Superposition explanation [1]: At seats where PD = nλ, both waves arrive in phase; their displacements add constructively and the resultant amplitude is doubled, giving perceived loudness. At seats where PD = (n+½)λ, the waves arrive in antiphase; their displacements cancel algebraically and the resultant amplitude is near zero, giving perceived quiet. The physical process is that at the instant of overlap the medium (air) is simultaneously displaced in opposite directions by the two waves, so the net compression/rarefaction is zero.

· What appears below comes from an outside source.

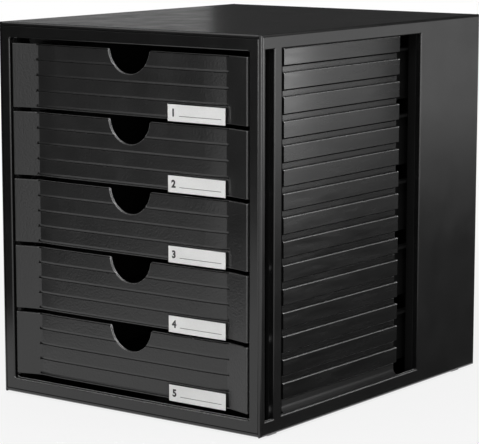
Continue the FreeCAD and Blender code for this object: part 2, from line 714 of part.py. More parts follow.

Energy conservation evaluation [1]: Energy is conserved. The extra intensity at constructive seats (amplitude doubled → intensity ×4 relative to one speaker alone, or ×2 relative to both independently) is “borrowed” from the destructive regions where intensity is near zero. Summed across the entire hall, the total acoustic power equals the total power emitted by both speakers. The interference redistributes, but does not destroy, the acoustic energy.

Practical strategy [1]: Any one of: (i) introduce a time delay in the electronic signal to one speaker so that its phase is adjusted to shift destructive regions away from seats; (ii) add a third speaker located so that its path differences supplement quiet spots; (iii) increase the frequency (shorter λ) to reduce the spacing between constructive regions, making the audience less likely to fall in a destructive zone; (iv) use a distributed speaker array with many smaller speakers, reducing the amplitude of any single two-source interference pattern.

Marking criteria summary (8 marks): 1 = λ = 0.80 m correct; 2 = PD calculated for all 6 seats with correct classification (partial credit 1 = 4 or more correct); 1 = superposition explanation of loud/quiet using in-phase/antiphase language; 1 = energy conservation correctly applied to interference (redistribution not destruction); 1 = notes inconsistency between model and stated loudness for seats B and D (Band 6 evaluation); 1 = valid practical strategy; 1 = uses precise terminology throughout (λ, path difference, constructive/destructive condition, superposition principle, coherence, nλ, (n+½)λ).